Nous ne rentrerons pas dans les détails du pouvoir absolu et des mauvais traitements physiques et psychologiques qu’il faisait subir tous les jours à tous les membres de sa famille. Il avait autorité absolue sur tous, imposant dans sa maison une discipline avec une cruauté raffinée, comportement rarement rencontré dans la littérature clinique.

Silvino fut aussi un grand procréateur. Commerçant ambulant, il parsema d’enfants le Maranhão, durant les longues absences exigées par son travail. La légende à son sujet raconte qu’il engrossait les femmes à même la selle d’un cheval, nous renvoyant à l’imaginaire du père jouisseur de la horde freudienne.

Cette présence évidente d’un père de la horde freudienne nous amène à enquêter de plus près sur la famille que Silvino forma avec Ires Abreu, aussi bien que d’autres aspects d’intérêt anthropologique, qui se sont révélés tout le long des témoignages que nous avons recueillis et qui, selon notre hypothèse, fut le grand intérêt de l’intelligence présente dans l’île.

 

            3.1. La situation familiale de Silvino Sodré Araújo

Silvino eut donc une nombreuse descendance : 15 enfants conçus avec Ires vivaient dans l’île.
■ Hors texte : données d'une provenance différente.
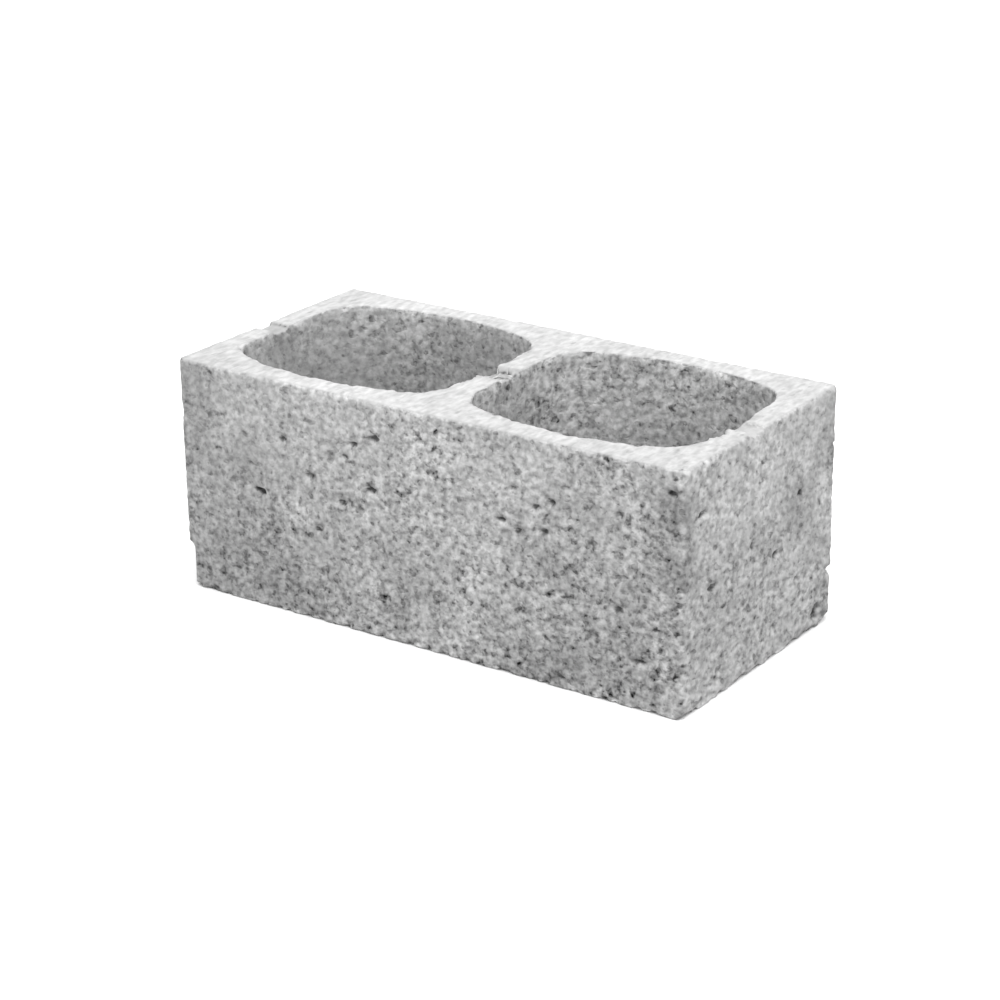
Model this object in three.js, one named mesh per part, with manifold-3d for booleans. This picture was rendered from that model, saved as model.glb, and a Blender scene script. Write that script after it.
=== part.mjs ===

De plus, il récupérait tous les enfants qu’il savait être siens avec différentes femmes partout dans le Maranhão, et les amenait dans l’île pour qu’ils soient élevés auprès de lui par Dona Ires. Ainsi, vivaient dans l’île environ vingt-cinq enfants de Silvino dans la décennie 70.

La réédition du père de la horde n’était pas soumise à la loi. Il n’enregistrait pas ses enfants, qui portent tous le nom de leur mère, dans un usage pourtant courant dans le Maranhão patriarcal.

L´Étoile, Appareil ou Torche semblait surveiller les allées et venues de Silvino dans ses activités commerciales. Ses enfants racontent que la lumière s’arrêtait sur leur maison quand Silvino devait arriver. Même si aucune attaque de l’Appareil n’a été rapportée dans l’île, qu’il n’ait selon Dona Isaltina « réussi à choper personne », son approche est décrite comme terrifiante. La Torche s’est placée au-dessus de Dona Ires et de Silvino dans des occasions différentes, comme au-dessus de trois de leurs filles encore enfants, avec l’apparition d’êtres suggérant des abductions effacées de leur mémoire.

Dans la génération suivante, le cousin de Rosa, Domingos Balbino Sodré, fit une observation également percutante de l’Appareil, avec ses deux petits nains et ses petites échelles d’aluminium. Rosa et Domingos étaient préadolescents, avaient dix ans tous les deux au moment de ces observations respectives faites à vingt ans d’intervalle. Domingos et son frère sont mariés à deux sœurs qui firent des observations impressionnantes dans l’île en 2016.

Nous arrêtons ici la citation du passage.